Using the identities of cot(a+b) and cot(a-b), the given expression can be written as follows:

cot(a+b) cot(a-b)

= $\dfrac{\cot a \cot b -1}{\cot b +\cot a} \times \dfrac{\cot a \cot b +1}{\cot b -\cot a}$

= $\dfrac{(\cot a \cot b -1)(\cot a \cot b +1)}{(\cot b +\cot a) (\cot b -\cot a)}$

= $\dfrac{(\cot a \cot b)^2 -1^2}{\cot^2 b -\cot^2 a}$, by the algebraic formula: (x-y)(x+y) =x²-y².

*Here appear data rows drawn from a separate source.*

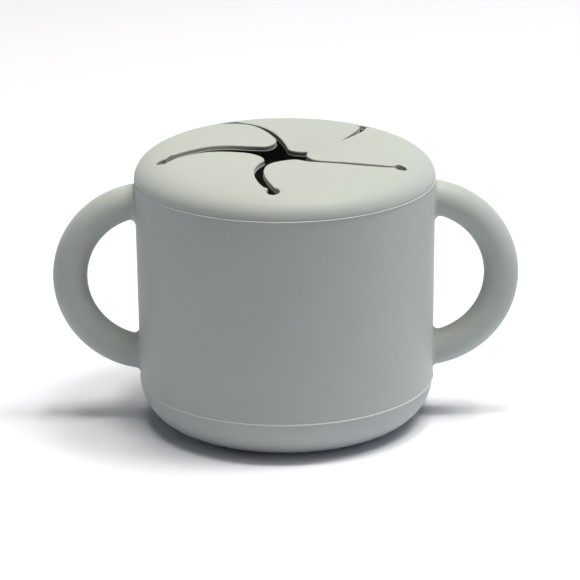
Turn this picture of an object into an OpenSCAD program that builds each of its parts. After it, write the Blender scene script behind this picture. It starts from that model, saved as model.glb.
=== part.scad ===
// Toddler snack cup: a soft two-handled cup with a slitted lid that a small hand can reach through.
// Sizes are in millimetres. The cup stands on Z = 0, its handles lie along X and its front faces -Y.

/* [Cup] */
// Outer diameter of the cup at its rim
rim_d = 84; // [76:0.5:92]
// Height of the rim above the table
rim_h = 70.2; // [62:0.1:80]
// Lean of the wall from upright, in degrees, so that the cup narrows downwards
wall_lean = 0.44; // [0:0.02:1.5]
// Thickness of the wall
wall_t = 3; // [2.4:0.1:4]
// Thickness of the floor
floor_t = 3; // [2:0.1:5]
// Radius of the rounded corner between the wall and the foot
base_corner_r = 12.4; // [8:0.1:16]
// Height of the fine line that the mould leaves round the cup
parting_z = 12; // [11:0.1:18]
// How far the mould's line stands proud of the wall
parting_proud = 0.15; // [0.1:0.05:0.4]
// Width of the mould's line
parting_w = 0.5; // [0.3:0.1:1]

/* [Handles] */
// Radius of a handle's loop, measured to the middle of its round section
loop_r = 22.55; // [20:0.05:24]
// Diameter of a handle's round section
grip_d = 9.7; // [8:0.1:12]
// How far the top of a handle lies below the rim
handle_drop = 1.3; // [0.5:0.1:5]
// How far the loop's centre lies inside the wall's outer face
loop_sink = 3.6; // [1:0.1:6]

/* [Lid] */
// Height of the lid's flat crown above the rim
crown_h = 7.5; // [6.5:0.1:9]
// Radius of the flat crown, where the shoulder starts to fall
crown_flat_r = 30; // [29:0.1:31]
// Radius of the tight arc at the lid's outer edge
edge_r = 4.7; // [4:0.1:5.4]
// Height of the upright band under that arc
edge_band_h = 0.3; // [0.2:0.1:1]
// How far the lid's edge stands out past the cup's wall
edge_proud = 0.05; // [0:0.05:0.4]
// Thickness of the lid's top
lid_t = 1.5; // [1.2:0.1:2]
// Depth of the ring that plugs into the cup
plug_depth = 8; // [5:0.5:12]
// Thickness of that ring
plug_t = 1.9; // [1.4:0.1:2.2]
// Gap between that ring and the cup's wall
plug_gap = 0.1; // [0.05:0.05:0.3]
// Chamfer on the ring's lower outer edge, which leads it in
plug_lead = 0.6; // [0.3:0.1:1]
// Radius of the corner inside the lid, between its top and the ring
under_r = 2.5; // [1.5:0.1:2.8]

/* [Petals] */
// Radius of the arc that each slit follows from its end hole to the middle
slit_arc_r = 30; // [26:0.5:40]
// Width of a slit
slit_w = 1.8; // [1.6:0.1:2.4]
// Distance of the slits' end holes from the middle
slit_end_r = 34.5; // [33.5:0.1:34.8]
// Diameter of a slit's end hole
end_hole_d = 3.6; // [3:0.1:4]
// Turn of the first end hole from the +X side, in degrees
slit_turn = 48.7; // [0:0.1:72]
// Diameter of the opening in the middle, where the slits meet
star_d = 13; // [10:0.5:16]
// How far a petal bends down into the cup, in degrees
bend_in = 60; // [30:5:70]
// How far a petal bends up out of the lid, in degrees
bend_out = 40; // [20:5:60]
// Running gap round the root of a petal
root_gap = 0.05; // [0.03:0.01:0.1]

/* [Hidden] */
$fn = 120;
sage = [0.60, 0.64, 0.60];
pale_sage = [0.66, 0.69, 0.64];
petals = 5;
petal_angle = 360 / petals;
// Room left past a cut, so that no cut ends on a face
over = 1;

// Cup: the wall leans by wall_lean, and both corner arcs touch the floor and the wall
rim_r = rim_d / 2;
function wall_r(z) = rim_r - (rim_h - z) * tan(wall_lean);
function bore_r(z) = wall_r(z) - wall_t / cos(wall_lean);
bore_corner_r = base_corner_r - wall_t;

// Handles: each loop hangs from its top, just under the rim
loop_z = rim_h - handle_drop - grip_d / 2 - loop_r;

// Lid: two arcs, each running on smoothly from the other, join the flat crown to the outer edge
lid_r = rim_r + edge_proud;
shoulder_w = lid_r - crown_flat_r;
shoulder_h = crown_h - edge_band_h;
shoulder_r = (shoulder_w ^ 2 - 2 * shoulder_w * edge_r + shoulder_h ^ 2) / (2 * (shoulder_h - edge_r));
shoulder_turn = atan2(shoulder_r - shoulder_h, shoulder_w - edge_r);
crown_z = rim_h + crown_h;
under_z = crown_z - lid_t;
plug_r = bore_r(rim_h) - plug_gap;
plug_bore_r = bore_r(rim_h - plug_depth) - plug_gap - plug_t;

// Petals: each hinges along the straight line between its two end holes
root_r = slit_end_r * cos(petal_angle / 2);
root_z = crown_z - lid_t / 2;
root_knuckle_r = lid_t / 2;
root_seat_r = root_knuckle_r + root_gap;
// The ring's seat ends where a fully bent petal's faces leave its round root
lip_top = root_seat_r * sin(bend_out) + root_gap;
lip_bottom = root_seat_r * sin(bend_in) + root_gap;

// Slice of a round shape between two angles, as the arc of a profile needs it
module slice(r, from, to) {
    reach = 2 * r;
    intersection() {
        circle(r);
        polygon([[0, 0],
                 [reach * cos(from), reach * sin(from)],
                 [reach * cos((from + to) / 2), reach * sin((from + to) / 2)],
                 [reach * cos(to), reach * sin(to)]]);
    }
}

// Half section of a cup filled solid: foot at z0, wall r1 at height z1, leaning in downwards
module vessel_profile(z0, corner_r, r1, z1) {
    centre_z = z0 + corner_r;
    centre_r = r1 - (z1 - centre_z) * tan(wall_lean) - corner_r / cos(wall_lean);
    polygon([[0, z0],
             [centre_r, z0],
             [centre_r + corner_r * cos(wall_lean), centre_z - corner_r * sin(wall_lean)],
             [r1, z1],
             [0, z1]]);
    translate([centre_r, centre_z]) slice(corner_r, -90, -wall_lean);
}

module cup_outside() {
    rotate_extrude() vessel_profile(0, base_corner_r, rim_r, rim_h);
}

module parting_line() {
    root = wall_r(parting_z) - parting_w;
    rotate_extrude()
        polygon([[root, parting_z - parting_w / 2],
                 [wall_r(parting_z), parting_z - parting_w / 2],
                 [wall_r(parting_z) + parting_proud, parting_z],
                 [wall_r(parting_z), parting_z + parting_w / 2],
                 [root, parting_z + parting_w / 2]]);
}

module cup_body() {
    color(sage) {
        rotate_extrude()
            difference() {
                vessel_profile(0, base_corner_r, rim_r, rim_h);
                vessel_profile(floor_t, bore_corner_r, bore_r(rim_h + over), rim_h + over);
            }
        parting_line();
    }
}

// One loop, cut where it meets the round wall
module handle(side) {
    loop_x = wall_r(loop_z) - loop_sink;
    color(sage)
        difference() {
            mirror([side < 0 ? 1 : 0, 0, 0])
                translate([loop_x, 0, loop_z])
                    rotate([90, 0, 0])
                        rotate([0, 0, -90])
                            rotate_extrude(angle = 180)
                                translate([loop_r, 0]) circle(d = grip_d);
            cup_outside();
        }
}

// Outline of the lid over the rim, filled solid
module lid_dome_profile() {
    edge_x = lid_r - edge_r;
    shoulder_z = crown_h - shoulder_r;
    polygon([[0, 0],
             [lid_r, 0],
             [lid_r, edge_band_h],
             [edge_x + edge_r * cos(shoulder_turn), edge_band_h + edge_r * sin(shoulder_turn)],
             [crown_flat_r, crown_h],
             [0, crown_h]]);
    translate([edge_x, edge_band_h]) slice(edge_r, 0, shoulder_turn);
    intersection() {
        translate([crown_flat_r, shoulder_z]) slice(shoulder_r, shoulder_turn, 90);
        square([lid_r, crown_h]);
    }
}

// Ring that reaches down inside the cup, filled solid
module lid_plug_profile() {
    foot_r = bore_r(rim_h - plug_depth) - plug_gap;
    lead_r = bore_r(rim_h - plug_depth + plug_lead) - plug_gap;
    polygon([[0, -plug_depth],
             [foot_r - plug_lead, -plug_depth],
             [lead_r, plug_lead - plug_depth],
             [plug_r, 0],
             [plug_r, edge_band_h],
             [0, edge_band_h]]);
}

module lid_hollow_profile() {
    low = -plug_depth - over;
    top = crown_h - lid_t;
    translate([0, low]) square([plug_bore_r, top - under_r - low]);
    translate([0, low]) square([plug_bore_r - under_r, top - low]);
    translate([plug_bore_r - under_r, top - under_r]) circle(under_r);
}

// Whole lid before its slits are cut
module lid_blank() {
    translate([0, 0, rim_h])
        rotate_extrude()
            difference() {
                union() {
                    lid_dome_profile();
                    lid_plug_profile();
                }
                lid_hollow_profile();
            }
}

// Disc whose edge is slit number i, grown or shrunk to one side of the slit
module slit_disc(i, grow) {
    half = slit_end_r / 2;
    rotate([0, 0, slit_turn + petal_angle * i])
        translate([half, sqrt(slit_arc_r ^ 2 - half ^ 2)])
            circle(slit_arc_r + grow);
}

module end_hole(i) {
    rotate([0, 0, slit_turn + petal_angle * i])
        translate([slit_end_r, 0]) circle(d = end_hole_d);
}

// Straight-sided opening whose sides run from end hole to end hole, grown by one lip
module root_opening(lip) {
    rotate([0, 0, slit_turn])
        circle((root_r + lip) / cos(petal_angle / 2), $fn = petals);
}

// Round bar along the root of petal number i
module root_bar(i, r) {
    half = slit_end_r * sin(petal_angle / 2);
    rotate([0, 0, slit_turn + petal_angle * (i + 0.5)])
        translate([root_r, 0, root_z])
            rotate([90, 0, 0])
                cylinder(h = 2 * half, r = r, center = true);
}

module lid_ring() {
    color(pale_sage)
        difference() {
            lid_blank();
            translate([0, 0, root_z])
                linear_extrude(lid_t + over) root_opening(lip_top);
            translate([0, 0, root_z - lid_t - over])
                linear_extrude(lid_t + over) root_opening(lip_bottom);
            for (i = [0 : petals - 1]) {
                root_bar(i, root_seat_r);
                translate([0, 0, under_z - under_r])
                    linear_extrude(crown_h) end_hole(i);
            }
        }
}

// Plan of petal number i: inside its own slit's arc and outside the next one's
module petal_plan(i) {
    difference() {
        slit_disc(i, -slit_w / 2);
        slit_disc(i + 1, slit_w / 2);
        circle(d = star_d);
        end_hole(i);
        end_hole(i + 1);
    }
}

module petal(i) {
    reach = slit_end_r + over;
    color(pale_sage)
        intersection() {
            lid_blank();
            translate([0, 0, under_z - over])
                linear_extrude(lid_t + 2 * over) petal_plan(i);
            union() {
                rotate([0, 0, slit_turn + petal_angle * (i + 0.5)])
                    translate([root_r - reach, -reach, under_z - over])
                        cube([reach, 2 * reach, lid_t + 2 * over]);
                root_bar(i, root_knuckle_r);
            }
        }
}

cup_body();
handle(-1);  // handle_left
handle(1);  // handle_right
lid_ring();
petal(0);  // petal_1
petal(1);  // petal_2
petal(2);  // petal_3
petal(3);  // petal_4
petal(4);  // petal_5
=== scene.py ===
"""Looks of a soft two-handled toddler snack cup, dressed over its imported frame.

The real thing is two silicone mouldings: a cup with a loop handle on each side, and a lid
whose crown is cut into five petals. Every visible piece here is a closed surface worked out
on a grid of points. Lengths in the classes are in millimetres, in the frame's own axes:
Z up, handles along X, front towards -Y. Meshes are made in metres.
"""

import logging
import math
from collections.abc import Callable
from dataclasses import dataclass, field
from enum import Enum

import bmesh
import bpy
import numpy as np
from mathutils import Matrix, Vector

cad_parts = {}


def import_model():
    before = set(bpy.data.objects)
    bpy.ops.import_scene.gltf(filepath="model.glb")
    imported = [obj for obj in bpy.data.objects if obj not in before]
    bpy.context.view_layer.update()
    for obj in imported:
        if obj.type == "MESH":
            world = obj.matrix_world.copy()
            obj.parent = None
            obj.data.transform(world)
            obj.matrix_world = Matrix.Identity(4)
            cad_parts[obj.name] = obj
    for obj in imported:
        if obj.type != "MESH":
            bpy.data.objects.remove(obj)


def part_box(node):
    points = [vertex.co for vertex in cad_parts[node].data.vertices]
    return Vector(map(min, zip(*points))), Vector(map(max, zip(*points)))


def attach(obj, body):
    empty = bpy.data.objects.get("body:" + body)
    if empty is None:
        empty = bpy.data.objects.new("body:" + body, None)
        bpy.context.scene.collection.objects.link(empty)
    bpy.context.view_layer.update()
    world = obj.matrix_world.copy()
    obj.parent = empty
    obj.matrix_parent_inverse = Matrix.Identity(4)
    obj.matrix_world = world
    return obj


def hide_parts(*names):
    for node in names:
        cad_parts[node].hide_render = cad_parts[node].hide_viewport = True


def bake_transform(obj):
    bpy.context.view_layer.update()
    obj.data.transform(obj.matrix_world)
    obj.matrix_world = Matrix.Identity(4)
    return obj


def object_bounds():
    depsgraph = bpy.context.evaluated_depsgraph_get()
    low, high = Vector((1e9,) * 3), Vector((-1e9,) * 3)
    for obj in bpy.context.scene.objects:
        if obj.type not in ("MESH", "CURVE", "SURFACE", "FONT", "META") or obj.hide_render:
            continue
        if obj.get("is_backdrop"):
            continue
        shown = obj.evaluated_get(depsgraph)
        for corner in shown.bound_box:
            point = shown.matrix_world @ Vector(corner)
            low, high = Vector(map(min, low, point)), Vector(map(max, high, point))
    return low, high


Array = np.ndarray
LOG = logging.getLogger("snack_cup")
MM = 0.001
FULL_TURN = 2 * math.pi


class Side(Enum):
    """Which side of the cup a handle stands on."""

    LEFT = -1
    RIGHT = 1


class Turn(Enum):
    """Which way an arc runs, seen from above."""

    LEFT = 1
    RIGHT = -1


def polar(radius: Array | float, angle: Array | float) -> Array:
    """Plan points at a radius and an angle from +X: (radius cos angle, radius sin angle).

    Args:
        radius: Distance from the middle, one or many.
        angle: Angle in radians, one or many.

    Returns:
        Points with x and y on the last axis.
    """
    x, y = np.broadcast_arrays(radius * np.cos(angle), radius * np.sin(angle))
    return np.stack([x, y], axis=-1)


def turned(points: Array, angle: float) -> Array:
    """Plan points turned about the middle by an angle in radians.

    Args:
        points: Plan points, x and y on the last axis.
        angle: Angle in radians, to the left.

    Returns:
        The turned points.
    """
    c, s = math.cos(angle), math.sin(angle)
    return points @ np.array([[c, s], [-s, c]])


def unit(way: Array) -> Array:
    """A plan vector scaled to a length of 1."""
    return way / np.hypot(*way)


def crossing(centre_a: Array, radius_a: float, centre_b: Array, radius_b: float) -> Array:
    """Where circle a crosses circle b, on the left of the way from a's centre to b's.

    The crossing lies along the line of centres by (s^2 + a^2 - b^2) / 2s, where s is the
    distance between the centres, and beside it by what Pythagoras leaves of radius a.

    Args:
        centre_a: Centre of circle a.
        radius_a: Radius of circle a.
        centre_b: Centre of circle b.
        radius_b: Radius of circle b.

    Returns:
        The crossing point.
    """
    way = centre_b - centre_a
    span = float(np.hypot(*way))
    along = (span**2 + radius_a**2 - radius_b**2) / (2 * span)
    beside = math.sqrt(max(radius_a**2 - along**2, 0.0))
    ahead = way / span
    return centre_a + along * ahead + beside * np.array([-ahead[1], ahead[0]])


def smooth_step(value: Array) -> Array:
    """Eases from 0 to 1 as the value goes from 0 to 1: 3v^2 - 2v^3, held at both ends."""
    held = np.clip(value, 0.0, 1.0)
    return held * held * (3 - 2 * held)


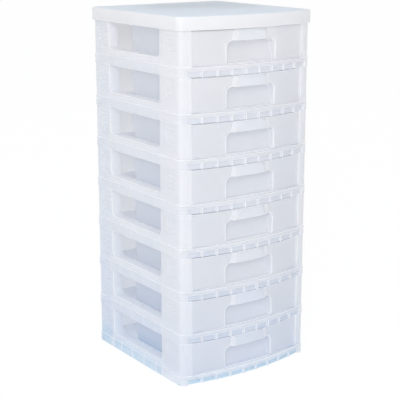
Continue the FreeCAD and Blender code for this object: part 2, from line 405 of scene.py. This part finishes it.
through_side = (bay_half_width - 2, half_width + beyond)
window = block(through_side, (front_jamb, rear_jamb), (sill_height, high_above))
bpy.ops.object.mode_set(mode="EDIT")
pick(window, "edges", lambda edge: edge_span(edge)[0] > 1 and edge_middle(edge)[2] < sill_height + 1)
bpy.ops.mesh.bevel(offset=window_corner * mm, segments=6, affect="EDGES")
bpy.ops.object.mode_set(mode="OBJECT")
cut(tier_frame, across(window), window)

post_top = tier_pitch - wall
solid_corner = (ahead_of_all, front_line + 12.0)
for y_low, y_high in ((ahead_of_all, front_jamb - wall), (rear_jamb + wall, back_line)):
    hollow = outline(skirt_step + wall, (-1.0, post_top))
    keep_shared(hollow, block((post_inner, half_width), (y_low, y_high), (-2.0, post_top + 1)))
    if y_low < front_line:
        cut(hollow, block((post_inner - 1, half_width), solid_corner, (-2.0, skirt_height)))
    cut(tier_frame, across(hollow), hollow)

side_rib_pitch = 55.0
side_ribs = [(front_line + back_line) / 2 + side_rib_pitch * (index - 1.5) for index in range(4)]
rib_faces = [place + side * rib / 2 for place in side_ribs for side in (-1, 1)]
sill_ends = [front_jamb] + rib_faces + [rear_jamb]
sill_inside = (post_inner, half_width - skirt_step - wall)
for y_low, y_high in zip(sill_ends[0::2], sill_ends[1::2]):
    hollow = block(sill_inside, (y_low, y_high), (-1.0, sill_height - wall))
    cut(tier_frame, across(hollow), hollow)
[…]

= $\dfrac{\cot^2 a \cot^2 b -1}{\cot^2 b -\cot^2 a}$

So cot(a+b) cot(a-b) formula in terms of cot is given by

cot(a+b) cot(a-b) = $\dfrac{\cot^2 a \cot^2 b -1}{\cot^2 b -\cot^2 a}$.

Also Read: Formula of sin(a+b) sin(a-b)

As cotx = $\frac{1}{\tan x}$, from the above formula we obtain that

cot(a+b) cot(a-b) = $\dfrac{\dfrac{1}{\tan^2 a \tan^2 b} -1}{\dfrac{1}{\tan^2 b} -\dfrac{1}{\tan^2 a}}$

Simplifying it we get that

cot(a+b) cot(a-b) = $\dfrac{1-\tan^2 a \tan^2 b}{\tan^2 a -\tan^2 b}$

So the formula of cot(a+b)cot(a-b) in terms of tan is given by cot(a+b)cot(a-b) = $\dfrac{1-\tan^2 a \tan^2 b}{\tan^2 a -\tan^2 b}$.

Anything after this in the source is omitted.